--- start ---

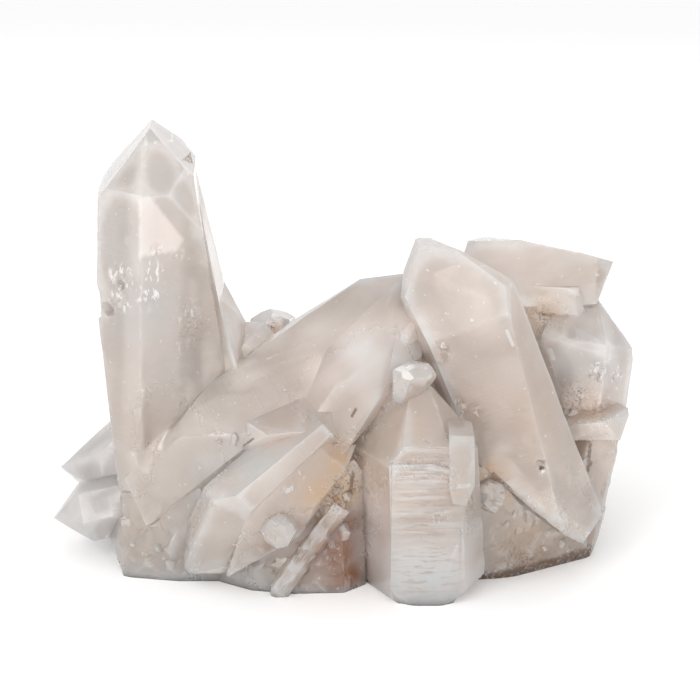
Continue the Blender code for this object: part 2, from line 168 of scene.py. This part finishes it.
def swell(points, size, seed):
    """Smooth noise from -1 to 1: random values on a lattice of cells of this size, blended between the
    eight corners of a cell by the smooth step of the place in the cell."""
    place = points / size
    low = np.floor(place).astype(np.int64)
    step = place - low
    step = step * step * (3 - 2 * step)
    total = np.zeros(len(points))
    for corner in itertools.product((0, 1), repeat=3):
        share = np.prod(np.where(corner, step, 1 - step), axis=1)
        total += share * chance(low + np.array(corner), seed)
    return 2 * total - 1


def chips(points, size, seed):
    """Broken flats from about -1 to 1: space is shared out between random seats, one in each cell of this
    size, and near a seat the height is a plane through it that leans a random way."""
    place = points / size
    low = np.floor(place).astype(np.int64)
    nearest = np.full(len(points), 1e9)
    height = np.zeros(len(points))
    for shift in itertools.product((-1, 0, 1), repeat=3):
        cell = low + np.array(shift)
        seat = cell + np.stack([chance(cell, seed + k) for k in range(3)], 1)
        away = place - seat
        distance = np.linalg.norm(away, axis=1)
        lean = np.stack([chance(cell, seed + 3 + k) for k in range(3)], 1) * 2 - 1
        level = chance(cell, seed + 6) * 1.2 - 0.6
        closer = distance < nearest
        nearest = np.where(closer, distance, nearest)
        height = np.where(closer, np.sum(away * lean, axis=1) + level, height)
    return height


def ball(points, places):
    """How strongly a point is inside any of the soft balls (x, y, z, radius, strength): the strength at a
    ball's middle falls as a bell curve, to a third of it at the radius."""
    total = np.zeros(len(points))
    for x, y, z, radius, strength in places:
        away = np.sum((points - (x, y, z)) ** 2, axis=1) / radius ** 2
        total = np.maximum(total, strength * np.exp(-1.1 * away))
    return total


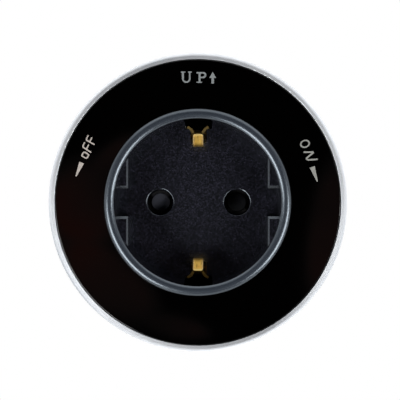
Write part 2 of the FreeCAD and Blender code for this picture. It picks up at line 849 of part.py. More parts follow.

--- end ---

» **What needs to be done**: Restate the listing in full, word for word.

» **Answer to this exercise**:
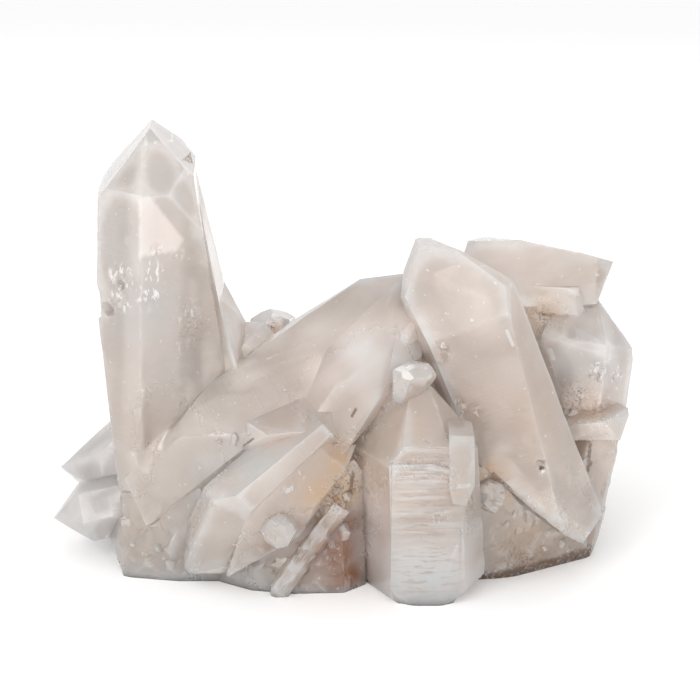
Continue the Blender code for this object: part 2, from line 168 of scene.py. This part finishes it.
def swell(points, size, seed):
    """Smooth noise from -1 to 1: random values on a lattice of cells of this size, blended between the
    eight corners of a cell by the smooth step of the place in the cell."""
    place = points / size
    low = np.floor(place).astype(np.int64)
    step = place - low
    step = step * step * (3 - 2 * step)
    total = np.zeros(len(points))
    for corner in itertools.product((0, 1), repeat=3):
        share = np.prod(np.where(corner, step, 1 - step), axis=1)
        total += share * chance(low + np.array(corner), seed)
    return 2 * total - 1


def chips(points, size, seed):
    """Broken flats from about -1 to 1: space is shared out between random seats, one in each cell of this
    size, and near a seat the height is a plane through it that leans a random way."""
    place = points / size
    low = np.floor(place).astype(np.int64)
    nearest = np.full(len(points), 1e9)
    height = np.zeros(len(points))
    for shift in itertools.product((-1, 0, 1), repeat=3):
        cell = low + np.array(shift)
        seat = cell + np.stack([chance(cell, seed + k) for k in range(3)], 1)
        away = place - seat
        distance = np.linalg.norm(away, axis=1)
        lean = np.stack([chance(cell, seed + 3 + k) for k in range(3)], 1) * 2 - 1
        level = chance(cell, seed + 6) * 1.2 - 0.6
        closer = distance < nearest
        nearest = np.where(closer, distance, nearest)
        height = np.where(closer, np.sum(away * lean, axis=1) + level, height)
    return height


def ball(points, places):
    """How strongly a point is inside any of the soft balls (x, y, z, radius, strength): the strength at a
    ball's middle falls as a bell curve, to a third of it at the radius."""
    total = np.zeros(len(points))
    for x, y, z, radius, strength in places:
        away = np.sum((points - (x, y, z)) ** 2, axis=1) / radius ** 2
        total = np.maximum(total, strength * np.exp(-1.1 * away))
    return total


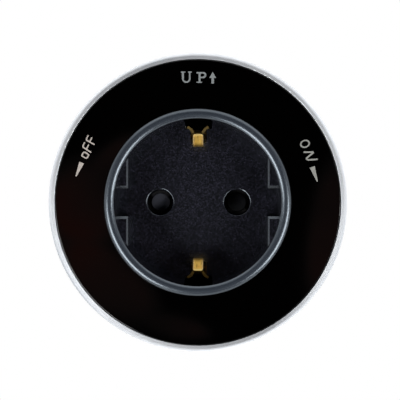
Write part 2 of the FreeCAD and Blender code for this picture. It picks up at line 849 of part.py. More parts follow.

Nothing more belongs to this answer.